Originally Posted by spindrift
OK, let's keep it to the facts. Explain, in a world where transportation is arguably easier/cheaper for many people, the following:
350K skier visits per year --> 160K skier visits per year
And feel free to edumacate us about power & money while you are at it
Bushwhacker called me a a stubborn old fart. I agreed with him and told him he doesn't have a clue about how stubborn I am. I then jokingly told him stubborness is a side effect of having money and power. I told him that he should get some of it, meaning stubborness has served me well in life. It was between him and me and not any of your business. I never claimed to have either power or money, or not to have it.
This is a capitalistic society and money and power is what is used to measure success. If you don't have one or the other, you'll always work for the man instead of being the man. That is a simple fact.
Now do you understand?
There is no single reason for skier visits being down at Taos. Snowboarding is only a small part of it, a very small part of it.
It is easier to get to the Colorado and Utah resorts (large airports in SLC and Denver) and that's part of it. The Utah and Colorado resorts advertise a lot more than does Taos. The Colorado and Utah resorts are not family owned businesses and have greater budgets to lure in the tourists.

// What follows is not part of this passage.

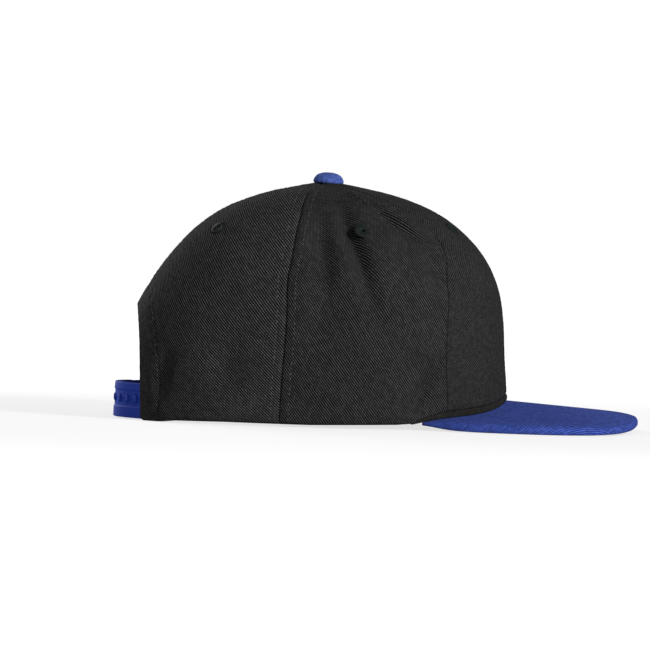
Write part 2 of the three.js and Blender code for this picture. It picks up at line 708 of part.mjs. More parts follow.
function strapPoint(distance, rise, depth) {
  const angle = strapAngle(distance);
  const row = strapRow(rise);
  const y = crownBase(angle, strapRow(STRAP_HEIGHT / 2)).y;
  return crownPoint(angle > 180 ? angle - 360 : angle, row, innerHalfOffset(y) + depth);
}

const OUTER_LAYER = STRAP_WALL + STRAP_CLEARANCE;
const CHANNEL_LEVEL = STRAP_HEIGHT / 2 + CHANNEL_RISE;
const SNAP_LAST = SNAP_FIRST + SNAP_PITCH * (SNAP_COUNT - 1);
const ARCH_CORNER = STRAP_LINE.find(({ angle }) => (
  crownBase(angle, strapRow(STRAP_HEIGHT / 2)).y > ARCH_HALF_WIDTH)).distance;
const CHANNEL_FROM = SNAP_FIRST - SNAP_PITCH / 2;
const CHANNEL_TO = SNAP_LAST + SNAP_PITCH / 2;

// One half of the strap from one distance to another, with an optional channel in its face.
function strapHalf(from, to, layer, channelled) {
  const low = CHANNEL_LEVEL - CHANNEL_WIDTH / 2;
  const high = CHANNEL_LEVEL + CHANNEL_WIDTH / 2;
  const levels = [
    { rise: 0, depth: -STRAP_ROUND / 2 },
    { rise: STRAP_ROUND, depth: 0 },
    ...(channelled ? [
      { rise: low - CHANNEL_WALL_SLOPE, depth: 0 },
      { rise: low, depth: 0, channel: true },
      { rise: high, depth: 0, channel: true },
      { rise: high + CHANNEL_WALL_SLOPE, depth: 0 },
    ] : []),
    { rise: STRAP_HEIGHT - STRAP_ROUND, depth: 0 },
    { rise: STRAP_HEIGHT, depth: -STRAP_ROUND / 2 },
  ];
  const stations = [];
  for (let i = 0; i <= STRAP_STEPS; i += 1) stations.push(lerp(from, to, i / STRAP_STEPS));
  if (channelled) {
    const slopes = [CHANNEL_FROM - CHANNEL_WALL_SLOPE, CHANNEL_FROM, CHANNEL_TO,
      CHANNEL_TO + CHANNEL_WALL_SLOPE];
    const clear = stations.filter((at) => slopes.every((slope) => Math.abs(at - slope) > STATION_GAP));
    stations.splice(0, stations.length, ...[...clear, ...slopes].sort((a, b) => a - b));
  }
  const outer = stations.map((at) => levels.map(({ rise, depth, channel }) => {
    const sunk = channel && at >= CHANNEL_FROM && at <= CHANNEL_TO ? CHANNEL_DEPTH : 0;
    return strapPoint(at, rise, layer + depth - sunk);
  }));
  const inner = stations.map((at) => levels.map(({ rise }) => (
    strapPoint(at, rise, layer - STRAP_WALL))));
  return sheet(outer, inner);
}

function snapPlaces() {
  return Array.from({ length: SNAP_COUNT }, (_, i) => {
    const distance = SNAP_FIRST + SNAP_PITCH * i;
    const place = strapPoint(distance, CHANNEL_LEVEL, 0);
    const axis = strapPoint(distance, CHANNEL_LEVEL, 1).sub(place).normalize();
    return { place, axis };
  });
}

// The outer half, sewn in on the wearer's right, with a channel of holes.
function strapWithHoles() {
  const band = strapHalf(-ARCH_CORNER - STRAP_ANCHOR, SNAP_LAST + SNAP_MARGIN, OUTER_LAYER, true);
  const drills = snapPlaces().map(({ place, axis }) => (
    drill(PEG_RADIUS + STRAP_CLEARANCE, 6 * STRAP_WALL, place, axis)));
  return cut(band, drills);
}

// The inner half, sewn in on the wearer's left, with pegs through those holes.
function strapWithPegs() {
  const band = strapHalf(SNAP_FIRST - SNAP_MARGIN, ARCH_CORNER + STRAP_ANCHOR, 0, false);
  const domed = OUTER_LAYER + PEG_PROUD - PEG_DOME;
  const end = PEG_END.map(({ radius, height }) => (
    [PEG_RADIUS * radius, domed + PEG_DOME * height]));
  const peg = turned([
    [0, -STRAP_WALL / 2],
    [PEG_RADIUS, -STRAP_WALL / 2],
    ...end,
  ], SMALL_SIDES);
  return join(band, snapPlaces().map(({ place, axis }) => standing(peg, place, axis)));
}

// The sweatband inside the crown, from one corner of the opening round the front to the other.
function sweatband() {
  const rowSteps = 3;
  const outer = [];
  const inner = [];
  const end = backAngle(ARCH_HALF_WIDTH + SEAM_GAP, rowAtHeight(BAND_HEIGHT / 2));
  for (let i = 0; i <= BAND_STEPS; i += 1) {
    const angle = lerp(-end, end, i / BAND_STEPS);
    const shift = smoothstep(Math.abs(angle), BAND_SHIFT_FROM, BAND_SHIFT_TO);
    const face = -lerp(
      FRONT_WALL + SEAM_GAP,
      HEM_WALL + STRAP_CLEARANCE + STRAP_WALL + SEAM_GAP,
      shift,
    );
    const outerRow = [];
    const innerRow = [];
    for (let j = 0; j <= rowSteps; j += 1) {
      const row = rowAtHeight(rimHeight(angle) + BAND_LIFT + BAND_HEIGHT * (j / rowSteps));
      outerRow.push(crownPoint(angle, row, face));
      innerRow.push(crownPoint(angle, row, face - BAND_WALL));
    }
    outer.push(outerRow);
    inner.push(innerRow);
  }
  return sheet(outer, inner);
}

const cap = new THREE.Group();
for (const [sideName, side] of [['left', 1], ['right', -1]]) {
  for (const kind of ['front', 'side', 'back']) {
    const finish = kind === 'front' ? FRONT_CLOTH : CLOTH;
    cap.add(piece(`crown_${kind}_${sideName}`, panel(kind, side), finish));
    cap.add(piece(`eyelet_${kind}_${sideName}`, eyelet(kind, side), THREAD));
  }
}
cap.add(piece('back_arch_hem', archHem(), CLOTH));
cap.add(piece('peak_seam_roll', seamRoll(), CLOTH));
cap.add(piece('peak', peak(), BLUE_CLOTH));
cap.add(piece('strap_with_holes', strapWithHoles(), BLUE_PLASTIC));
cap.add(piece('strap_with_pegs', strapWithPegs(), BLUE_PLASTIC));
cap.add(piece('sweatband', sweatband(), CLOTH));

const topButton = piece('top_button', button(), BLUE_CLOTH);
topButton.position.copy(crownBase(0, TOP_ROW));
cap.add(topButton);

// The bottom centre of the box goes to the origin.
cap.updateMatrixWorld(true);
const box = new THREE.Box3().setFromObject(cap, true);
const middle = box.getCenter(new THREE.Vector3());
cap.position.set(-middle.x, -middle.y, -box.min.z);

export default cap;
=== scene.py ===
"""A snapback cap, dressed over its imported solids.

The crown has six panels of dark twill, a hem round the arched opening behind, a sewn roll over
the peak and a sweatband inside. The peak and the top button are covered in blue twill, the six
eyelets are worked in thread, and the two halves of the strap are moulded in blue plastic.
"""
import logging
import math
from dataclasses import dataclass, field
from enum import Enum
from typing import Callable, Sequence

import bmesh
import bpy
import numpy as np
from mathutils import Matrix, Quaternion, Vector


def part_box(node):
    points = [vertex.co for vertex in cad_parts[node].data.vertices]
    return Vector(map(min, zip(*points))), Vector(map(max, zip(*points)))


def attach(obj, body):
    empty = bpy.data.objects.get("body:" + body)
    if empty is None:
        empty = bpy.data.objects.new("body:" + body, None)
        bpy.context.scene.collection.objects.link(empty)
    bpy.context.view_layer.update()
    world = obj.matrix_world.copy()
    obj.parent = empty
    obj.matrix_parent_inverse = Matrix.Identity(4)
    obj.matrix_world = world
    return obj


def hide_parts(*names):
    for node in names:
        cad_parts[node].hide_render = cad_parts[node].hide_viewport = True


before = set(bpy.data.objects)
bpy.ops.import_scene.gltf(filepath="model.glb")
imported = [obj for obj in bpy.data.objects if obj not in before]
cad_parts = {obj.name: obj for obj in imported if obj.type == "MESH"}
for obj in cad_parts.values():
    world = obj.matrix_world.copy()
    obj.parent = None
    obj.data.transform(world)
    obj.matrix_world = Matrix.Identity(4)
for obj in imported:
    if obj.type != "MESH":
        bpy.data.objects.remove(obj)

LOG = logging.getLogger("snapback_cap")
MM = 0.001
CLOTH_MAP = "cloth"
WELD = 1e-7
Array = np.ndarray
Colour = tuple[float, float, float]


def lerp(a: Array | float, b: Array | float, share: Array | float) -> Array:
    """The place a share of the way from a to b."""
    return a + (b - a) * share


def distances(points: Array) -> Array:
    """Distance travelled along a line, at each of its points."""
    return np.concatenate([[0], np.cumsum(np.linalg.norm(np.diff(points, axis=0), axis=1))])


def smoothstep(value: Array | float, low: float, high: float) -> Array:
    """A smooth step from 0 at low to 1 at high."""
    share = np.clip((value - low) / (high - low), 0, 1)
    return share * share * (3 - 2 * share)


def rounded_drop(distance: Array, radius: float, depth: float) -> Array:
    """How far a rounded edge falls away, at a distance from the edge.

    Args:
        distance: Distance from the edge.
        radius: Distance over which the edge is rounded.
        depth: Drop right at the edge.

    Returns:
        The drop, which is 0 past the radius.
    """
    share = 1 - np.clip(distance / radius, 0, 1)
    return depth * (1 - np.sqrt(1 - share * share))


def ripple(place: Array, length: float, seed: int) -> Array:
    """An uneven wave from about -1 to 1, the same for the same seed.

    Args:
        place: Distance along the wave.
        length: Mean length of one wave.
        seed: Chooses the phases.

    Returns:
        The height of the wave.
    """
    phases = np.random.default_rng(seed).uniform(0, 2 * math.pi, 4)
    turns = 2 * math.pi * place / length
    parts = [(0.5, 1.0), (0.3, 0.63), (0.3, 1.71), (0.2, 0.37)]
    return sum(size * np.sin(rate * turns + phase) for (size, rate), phase in zip(parts, phases))


class Side(Enum):
    """The wearer's left or right."""

    LEFT = 1
    RIGHT = -1


class PanelKind(Enum):
    """The three kinds of crown panel on each side."""

    FRONT = "front"
    SIDE = "side"
    BACK = "back"


@dataclass(frozen=True)
class Fold:
    """A fold from an upper to a lower place on the crown.

    Levels are shares of the crown's height, and width and depth are shares of the form's own.
    """

    upper_angle: float
    upper_level: float
    lower_angle: float
    lower_level: float
    width: float
    depth: float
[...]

Another part of it is that you have to earn your turns at Taos. Many people prefer to be pampered at Aspen, Vail, Beaver Creek, Deer Valley, and now Crested Butte if you can believe that. Many people on this forum claim to be level 9 skiers but you put them on the ridge at Taos and they will quickly revert to a snowplow.
I have no idea if snowboarding will help TSV. I think allowing it is more about the hotels, shops, restaurants, and other businesses that are tied to TSV for their economic survival. The ski area has enough skiers to survive but perhaps not thrive.
A few boarders will die or be seriously injured at Taos, just like skiers. They had better show up with their A game or be prepared to be shipped home in a box. That's another fact.